Ask for $75 million. Take $72.5 million. Go back to work so that when you are outplaying your contract again in 2024, you can begin to work on your next negotiation for another raise.
Really great write-up. You've helped me understand these contract negotiations. The media mostly fails to educate us, so caught up in the desire for attention. So we get a distorted view of things. Your website is well worth the price of admission so I'm sure that, with time, you'll reach your subscription goals.
As for McLaurin, I've followed him since the 2019 draft and think very highly of him. After that first season, I felt he might be the best bargain at WR that year. That said, I'd rather have Metcalf because of his youth. WR careers are so short. Also, Metcalf's measurables are off the charts. Just incredible size and speed. Combine that with his work ethic, his drive to be the best and his intelligence, and I could not be more pleased.
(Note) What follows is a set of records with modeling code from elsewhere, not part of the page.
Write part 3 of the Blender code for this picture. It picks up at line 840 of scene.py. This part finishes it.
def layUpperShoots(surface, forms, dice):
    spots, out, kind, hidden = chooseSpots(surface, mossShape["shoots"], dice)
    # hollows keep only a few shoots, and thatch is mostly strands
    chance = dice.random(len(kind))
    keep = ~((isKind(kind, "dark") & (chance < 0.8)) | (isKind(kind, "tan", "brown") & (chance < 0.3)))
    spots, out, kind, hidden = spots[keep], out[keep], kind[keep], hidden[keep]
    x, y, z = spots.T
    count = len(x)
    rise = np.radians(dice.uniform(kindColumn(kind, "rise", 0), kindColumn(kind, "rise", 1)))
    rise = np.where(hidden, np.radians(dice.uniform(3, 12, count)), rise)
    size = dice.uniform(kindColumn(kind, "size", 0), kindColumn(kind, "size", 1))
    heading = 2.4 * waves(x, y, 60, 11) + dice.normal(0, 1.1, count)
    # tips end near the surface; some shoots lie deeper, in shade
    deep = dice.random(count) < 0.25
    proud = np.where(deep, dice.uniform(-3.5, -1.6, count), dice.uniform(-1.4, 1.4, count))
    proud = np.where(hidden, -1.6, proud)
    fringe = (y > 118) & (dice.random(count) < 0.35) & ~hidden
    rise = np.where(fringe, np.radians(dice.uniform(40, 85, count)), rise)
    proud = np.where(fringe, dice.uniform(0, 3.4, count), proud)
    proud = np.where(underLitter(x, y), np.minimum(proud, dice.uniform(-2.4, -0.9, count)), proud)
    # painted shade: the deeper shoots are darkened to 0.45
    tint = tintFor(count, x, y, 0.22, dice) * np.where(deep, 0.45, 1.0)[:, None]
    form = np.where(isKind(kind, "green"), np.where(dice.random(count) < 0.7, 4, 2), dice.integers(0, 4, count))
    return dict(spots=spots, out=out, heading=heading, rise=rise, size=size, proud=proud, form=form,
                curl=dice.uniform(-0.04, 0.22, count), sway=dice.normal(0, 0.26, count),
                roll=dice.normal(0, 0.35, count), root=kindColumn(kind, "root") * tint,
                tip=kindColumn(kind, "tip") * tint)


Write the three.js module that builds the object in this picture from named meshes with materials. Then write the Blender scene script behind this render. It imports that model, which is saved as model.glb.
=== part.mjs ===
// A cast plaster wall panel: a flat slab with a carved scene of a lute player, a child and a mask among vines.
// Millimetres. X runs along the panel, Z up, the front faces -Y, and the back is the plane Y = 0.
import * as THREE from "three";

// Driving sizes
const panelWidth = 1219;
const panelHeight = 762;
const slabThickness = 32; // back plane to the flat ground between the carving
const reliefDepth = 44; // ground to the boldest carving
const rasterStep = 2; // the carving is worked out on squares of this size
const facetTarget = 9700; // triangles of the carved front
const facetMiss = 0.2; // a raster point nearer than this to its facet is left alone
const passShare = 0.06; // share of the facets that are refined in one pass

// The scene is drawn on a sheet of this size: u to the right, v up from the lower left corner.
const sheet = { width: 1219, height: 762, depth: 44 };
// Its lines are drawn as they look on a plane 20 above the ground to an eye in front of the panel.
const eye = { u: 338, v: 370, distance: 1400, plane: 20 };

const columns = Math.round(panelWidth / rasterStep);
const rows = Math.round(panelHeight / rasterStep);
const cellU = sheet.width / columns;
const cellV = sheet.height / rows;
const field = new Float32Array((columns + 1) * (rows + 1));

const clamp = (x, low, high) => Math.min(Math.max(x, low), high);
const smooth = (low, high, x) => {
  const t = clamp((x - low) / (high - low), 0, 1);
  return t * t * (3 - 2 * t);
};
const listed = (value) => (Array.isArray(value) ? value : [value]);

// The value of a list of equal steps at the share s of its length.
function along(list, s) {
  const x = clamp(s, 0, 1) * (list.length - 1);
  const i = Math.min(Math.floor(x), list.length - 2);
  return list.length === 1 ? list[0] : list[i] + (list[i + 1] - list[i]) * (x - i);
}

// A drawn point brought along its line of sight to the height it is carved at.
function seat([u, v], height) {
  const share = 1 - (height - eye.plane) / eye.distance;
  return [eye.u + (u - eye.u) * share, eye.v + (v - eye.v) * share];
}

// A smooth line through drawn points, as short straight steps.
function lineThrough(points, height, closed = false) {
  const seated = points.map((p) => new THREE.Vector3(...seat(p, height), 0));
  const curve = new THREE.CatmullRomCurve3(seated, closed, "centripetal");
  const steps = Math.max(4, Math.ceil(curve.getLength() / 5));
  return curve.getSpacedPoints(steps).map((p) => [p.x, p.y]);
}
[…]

I could see the Hawks paying DK a bit more than McLaurin because of those factors and the desire for him to feel satisfied with his contract. But I agree that it's not going to be a whole lot more. Maybe they go $75M.
AJ Brown is the receiver from that class who, in my view, is best and he went in the middle of the second round. But he was gone by the time Seattle chose DK. Metcalf has improved a ton -- particularly his route running -- and still has some work to do. Primarily his hands, which are not great. I'm hoping this is the year he'll learn to catch everything he should catch.
I liked 'Football Club'. It puts the emphasis on the city. I've often wished there was some sort of reduction of salary cap hit for players who have lived in the area for which they play.